> [WRITTEN TASK]: Set down exactly the lines that run from the line with "Turn this picture" to the end of the data, and nothing else.

> [3D code data]:

++++

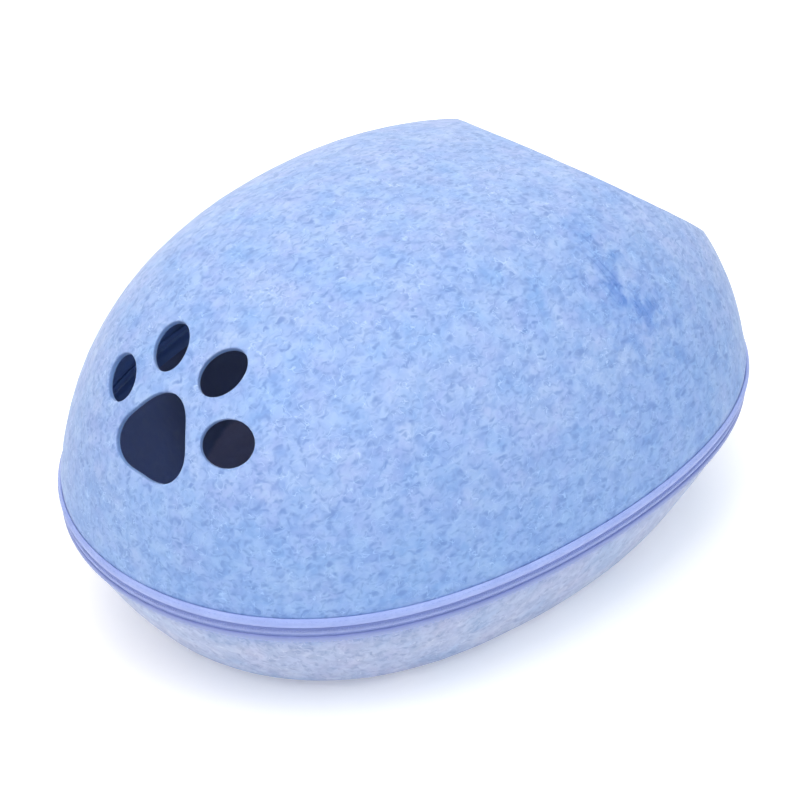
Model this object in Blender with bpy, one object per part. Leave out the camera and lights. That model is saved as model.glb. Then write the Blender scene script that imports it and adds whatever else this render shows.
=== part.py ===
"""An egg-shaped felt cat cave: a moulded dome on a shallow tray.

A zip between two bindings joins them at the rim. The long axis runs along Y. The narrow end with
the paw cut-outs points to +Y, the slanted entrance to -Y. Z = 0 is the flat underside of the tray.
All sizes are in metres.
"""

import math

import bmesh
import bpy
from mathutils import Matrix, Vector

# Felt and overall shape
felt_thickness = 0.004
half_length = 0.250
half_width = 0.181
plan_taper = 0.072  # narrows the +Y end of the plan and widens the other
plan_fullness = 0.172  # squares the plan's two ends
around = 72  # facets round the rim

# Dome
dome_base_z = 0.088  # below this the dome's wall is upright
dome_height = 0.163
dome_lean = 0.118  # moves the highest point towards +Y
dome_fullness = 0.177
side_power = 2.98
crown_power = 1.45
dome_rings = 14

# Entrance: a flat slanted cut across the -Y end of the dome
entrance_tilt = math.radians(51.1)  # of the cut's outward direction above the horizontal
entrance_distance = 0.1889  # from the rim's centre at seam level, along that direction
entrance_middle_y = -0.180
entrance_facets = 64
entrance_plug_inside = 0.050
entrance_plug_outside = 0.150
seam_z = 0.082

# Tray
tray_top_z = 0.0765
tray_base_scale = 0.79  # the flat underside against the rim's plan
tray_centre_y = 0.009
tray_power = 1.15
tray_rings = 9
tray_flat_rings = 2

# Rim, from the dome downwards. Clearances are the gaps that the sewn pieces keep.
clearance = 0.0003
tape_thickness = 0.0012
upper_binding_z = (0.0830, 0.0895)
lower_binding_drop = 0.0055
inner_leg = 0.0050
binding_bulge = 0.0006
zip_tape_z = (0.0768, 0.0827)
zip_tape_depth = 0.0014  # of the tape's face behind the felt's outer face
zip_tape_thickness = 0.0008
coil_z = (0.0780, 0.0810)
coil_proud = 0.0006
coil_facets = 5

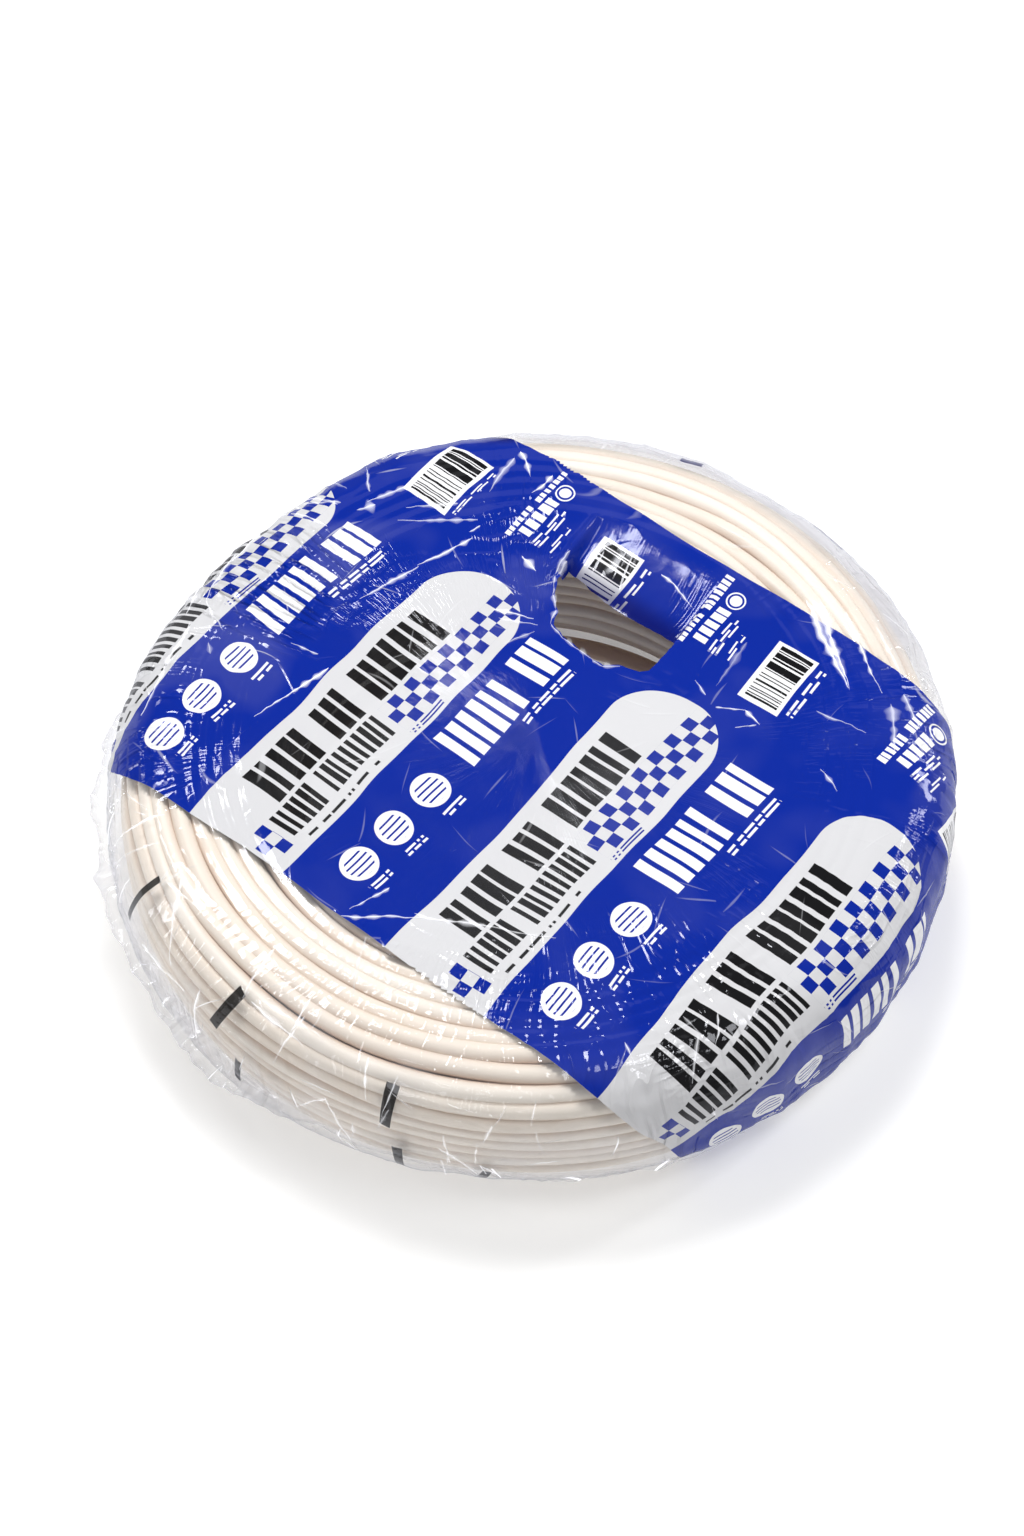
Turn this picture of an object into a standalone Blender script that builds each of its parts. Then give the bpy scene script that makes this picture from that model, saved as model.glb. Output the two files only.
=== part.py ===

++++

> [OUTPUT OF THE TASK]:
Turn this picture of an object into a standalone Blender script that builds each of its parts. Then give the bpy scene script that makes this picture from that model, saved as model.glb. Output the two files only.
=== part.py ===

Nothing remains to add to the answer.